- Exercise description -
Scan the data below and pick out the lines containing the word "slide".

[Records that describe objects]

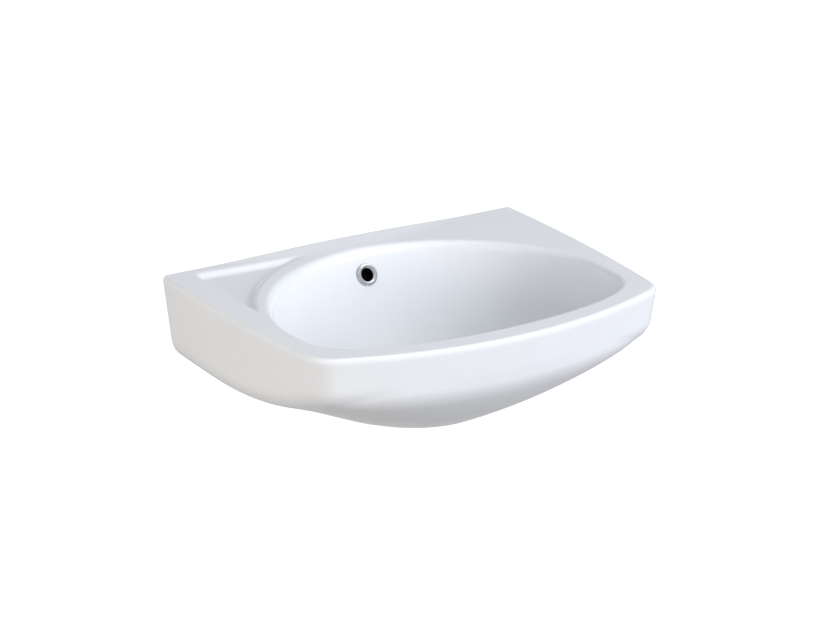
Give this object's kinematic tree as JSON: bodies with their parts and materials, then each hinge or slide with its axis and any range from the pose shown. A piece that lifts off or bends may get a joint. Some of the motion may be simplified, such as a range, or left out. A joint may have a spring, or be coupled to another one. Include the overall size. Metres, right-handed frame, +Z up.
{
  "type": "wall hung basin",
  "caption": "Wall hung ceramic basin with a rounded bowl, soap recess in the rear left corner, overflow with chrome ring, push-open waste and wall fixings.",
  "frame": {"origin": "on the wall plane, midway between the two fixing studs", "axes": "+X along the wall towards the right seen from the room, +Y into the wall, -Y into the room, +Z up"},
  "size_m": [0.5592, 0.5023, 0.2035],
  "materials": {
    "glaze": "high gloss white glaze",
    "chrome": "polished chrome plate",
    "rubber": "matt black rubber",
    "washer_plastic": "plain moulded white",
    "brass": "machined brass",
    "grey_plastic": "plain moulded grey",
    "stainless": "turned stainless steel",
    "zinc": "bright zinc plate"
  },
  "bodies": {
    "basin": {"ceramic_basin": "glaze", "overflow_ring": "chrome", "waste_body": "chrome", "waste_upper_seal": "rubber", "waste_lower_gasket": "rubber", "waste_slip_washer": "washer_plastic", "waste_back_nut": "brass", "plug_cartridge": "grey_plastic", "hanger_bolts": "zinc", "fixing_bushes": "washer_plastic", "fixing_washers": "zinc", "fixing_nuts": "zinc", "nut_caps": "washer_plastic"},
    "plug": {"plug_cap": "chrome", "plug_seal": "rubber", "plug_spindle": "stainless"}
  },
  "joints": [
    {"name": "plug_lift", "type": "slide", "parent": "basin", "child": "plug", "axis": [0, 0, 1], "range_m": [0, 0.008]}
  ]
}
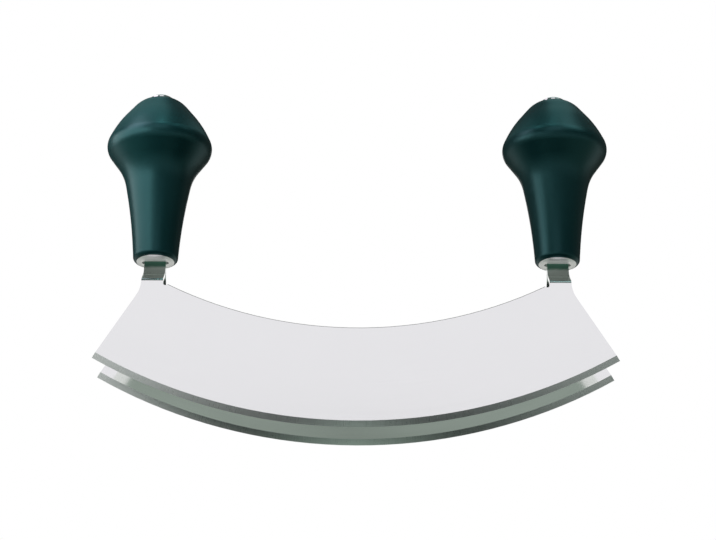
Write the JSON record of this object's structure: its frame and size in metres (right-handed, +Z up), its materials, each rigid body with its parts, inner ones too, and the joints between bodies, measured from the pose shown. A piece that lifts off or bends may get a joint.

- Solution -
Give this object's kinematic tree as JSON: bodies with their parts and materials, then each hinge or slide with its axis and any range from the pose shown. A piece that lifts off or bends may get a joint. Some of the motion may be simplified, such as a range, or left out. A joint may have a spring, or be coupled to another one. Include the overall size. Metres, right-handed frame, +Z up.
    {"name": "plug_lift", "type": "slide", "parent": "basin", "child": "plug", "axis": [0, 0, 1], "range_m": [0, 0.008]}